[Exercise directions]:
Reproduce all of the listing below without alteration.

[Available data]:
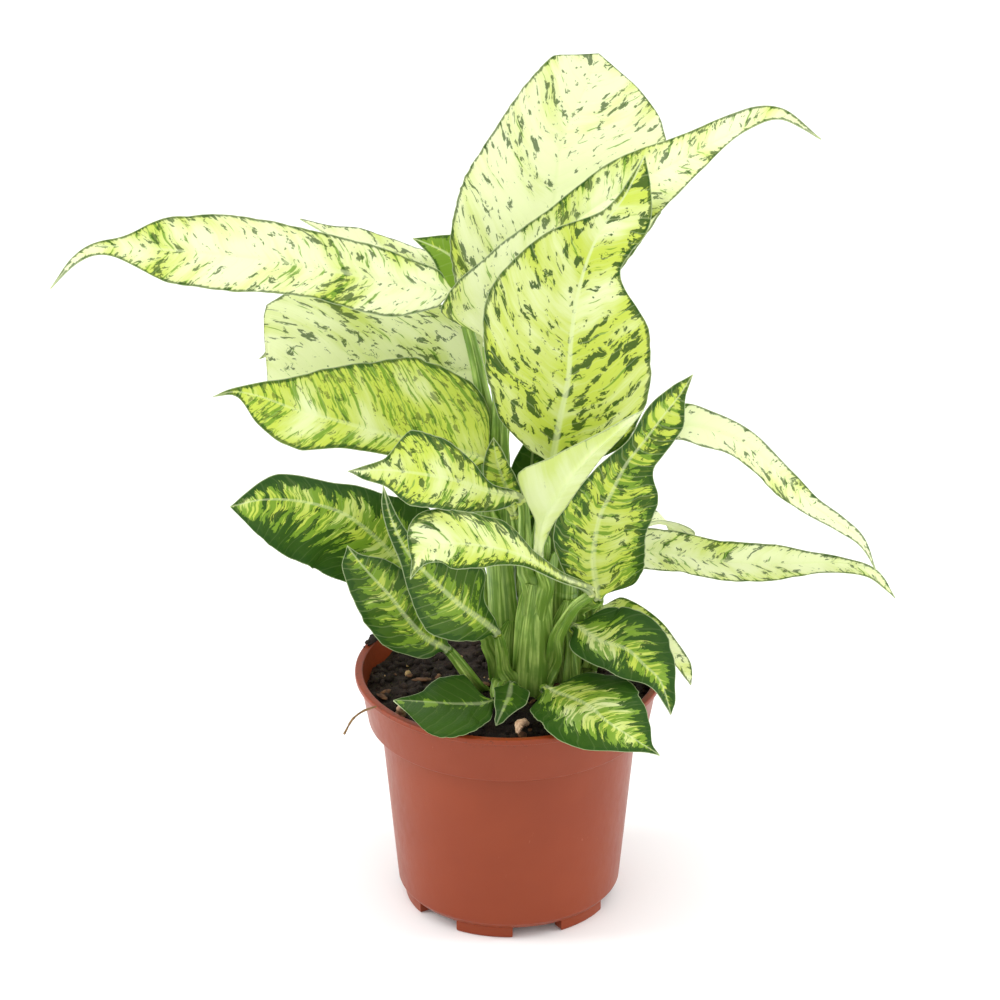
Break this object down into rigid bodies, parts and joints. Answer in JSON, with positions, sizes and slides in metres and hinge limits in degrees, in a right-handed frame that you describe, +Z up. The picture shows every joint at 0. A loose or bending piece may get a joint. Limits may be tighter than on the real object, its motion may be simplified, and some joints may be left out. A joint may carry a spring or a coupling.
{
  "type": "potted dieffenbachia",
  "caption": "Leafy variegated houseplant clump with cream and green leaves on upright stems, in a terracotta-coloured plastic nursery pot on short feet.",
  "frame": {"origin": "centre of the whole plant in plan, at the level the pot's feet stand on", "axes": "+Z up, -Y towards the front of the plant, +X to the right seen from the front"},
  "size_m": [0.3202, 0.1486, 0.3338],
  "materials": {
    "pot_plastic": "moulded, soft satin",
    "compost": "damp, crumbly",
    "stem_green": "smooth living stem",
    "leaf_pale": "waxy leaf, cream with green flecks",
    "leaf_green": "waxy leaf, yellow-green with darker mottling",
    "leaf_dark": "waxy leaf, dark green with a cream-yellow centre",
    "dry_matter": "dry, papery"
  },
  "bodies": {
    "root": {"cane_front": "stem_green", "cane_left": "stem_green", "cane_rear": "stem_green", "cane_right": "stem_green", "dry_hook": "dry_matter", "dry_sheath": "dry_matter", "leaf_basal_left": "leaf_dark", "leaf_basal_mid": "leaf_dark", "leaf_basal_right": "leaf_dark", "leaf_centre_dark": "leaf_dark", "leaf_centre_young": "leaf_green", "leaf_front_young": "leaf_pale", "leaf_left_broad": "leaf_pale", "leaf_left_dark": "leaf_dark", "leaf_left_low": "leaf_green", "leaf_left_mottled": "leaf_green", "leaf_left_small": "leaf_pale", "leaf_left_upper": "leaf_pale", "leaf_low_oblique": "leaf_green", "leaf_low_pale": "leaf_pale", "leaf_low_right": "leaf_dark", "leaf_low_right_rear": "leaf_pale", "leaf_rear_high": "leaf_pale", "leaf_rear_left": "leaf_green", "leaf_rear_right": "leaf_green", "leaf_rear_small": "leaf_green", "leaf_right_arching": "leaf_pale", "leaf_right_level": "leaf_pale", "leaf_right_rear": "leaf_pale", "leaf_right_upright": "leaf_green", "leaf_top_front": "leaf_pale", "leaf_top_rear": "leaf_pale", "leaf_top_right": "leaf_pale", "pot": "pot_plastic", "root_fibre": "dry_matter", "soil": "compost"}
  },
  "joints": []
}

[Result]:
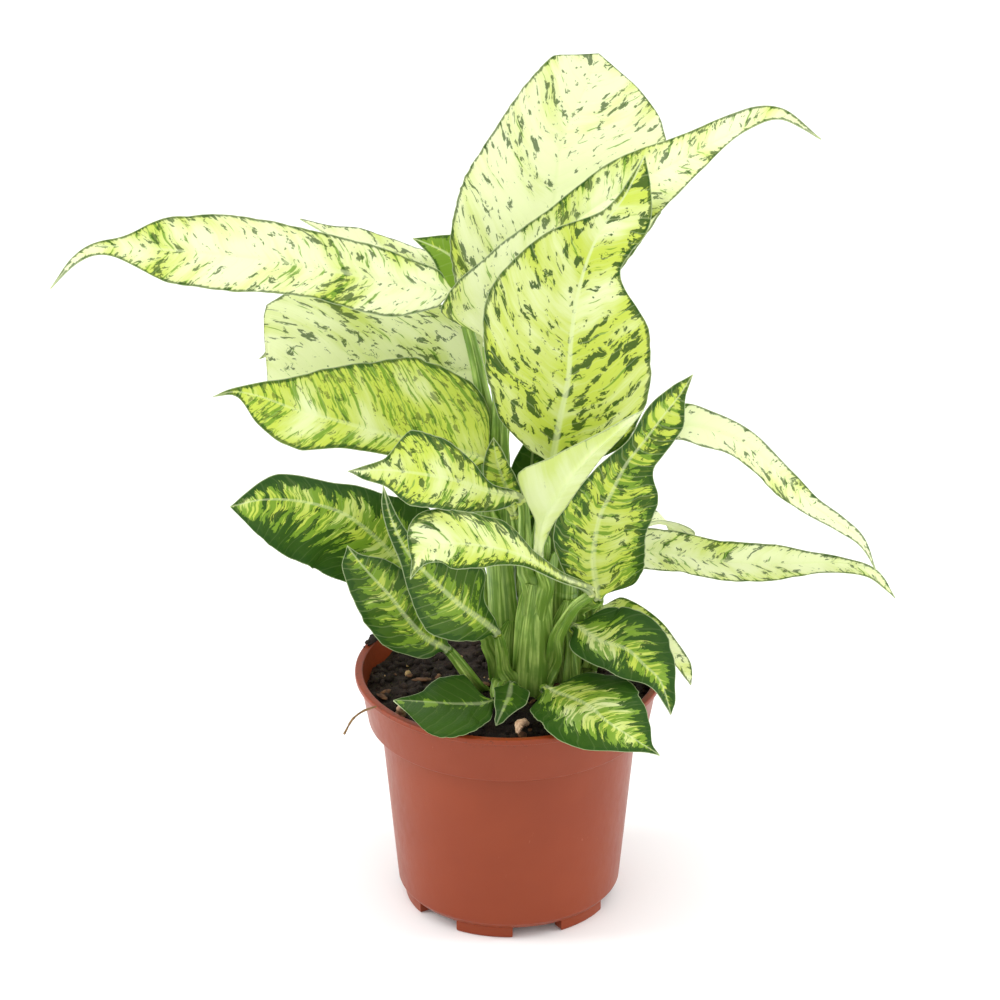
Break this object down into rigid bodies, parts and joints. Answer in JSON, with positions, sizes and slides in metres and hinge limits in degrees, in a right-handed frame that you describe, +Z up. The picture shows every joint at 0. A loose or bending piece may get a joint. Limits may be tighter than on the real object, its motion may be simplified, and some joints may be left out. A joint may carry a spring or a coupling.
{
  "type": "potted dieffenbachia",
  "caption": "Leafy variegated houseplant clump with cream and green leaves on upright stems, in a terracotta-coloured plastic nursery pot on short feet.",
  "frame": {"origin": "centre of the whole plant in plan, at the level the pot's feet stand on", "axes": "+Z up, -Y towards the front of the plant, +X to the right seen from the front"},
  "size_m": [0.3202, 0.1486, 0.3338],
  "materials": {
    "pot_plastic": "moulded, soft satin",
    "compost": "damp, crumbly",
    "stem_green": "smooth living stem",
    "leaf_pale": "waxy leaf, cream with green flecks",
    "leaf_green": "waxy leaf, yellow-green with darker mottling",
    "leaf_dark": "waxy leaf, dark green with a cream-yellow centre",
    "dry_matter": "dry, papery"
  },
  "bodies": {
    "root": {"cane_front": "stem_green", "cane_left": "stem_green", "cane_rear": "stem_green", "cane_right": "stem_green", "dry_hook": "dry_matter", "dry_sheath": "dry_matter", "leaf_basal_left": "leaf_dark", "leaf_basal_mid": "leaf_dark", "leaf_basal_right": "leaf_dark", "leaf_centre_dark": "leaf_dark", "leaf_centre_young": "leaf_green", "leaf_front_young": "leaf_pale", "leaf_left_broad": "leaf_pale", "leaf_left_dark": "leaf_dark", "leaf_left_low": "leaf_green", "leaf_left_mottled": "leaf_green", "leaf_left_small": "leaf_pale", "leaf_left_upper": "leaf_pale", "leaf_low_oblique": "leaf_green", "leaf_low_pale": "leaf_pale", "leaf_low_right": "leaf_dark", "leaf_low_right_rear": "leaf_pale", "leaf_rear_high": "leaf_pale", "leaf_rear_left": "leaf_green", "leaf_rear_right": "leaf_green", "leaf_rear_small": "leaf_green", "leaf_right_arching": "leaf_pale", "leaf_right_level": "leaf_pale", "leaf_right_rear": "leaf_pale", "leaf_right_upright": "leaf_green", "leaf_top_front": "leaf_pale", "leaf_top_rear": "leaf_pale", "leaf_top_right": "leaf_pale", "pot": "pot_plastic", "root_fibre": "dry_matter", "soil": "compost"}
  },
  "joints": []
}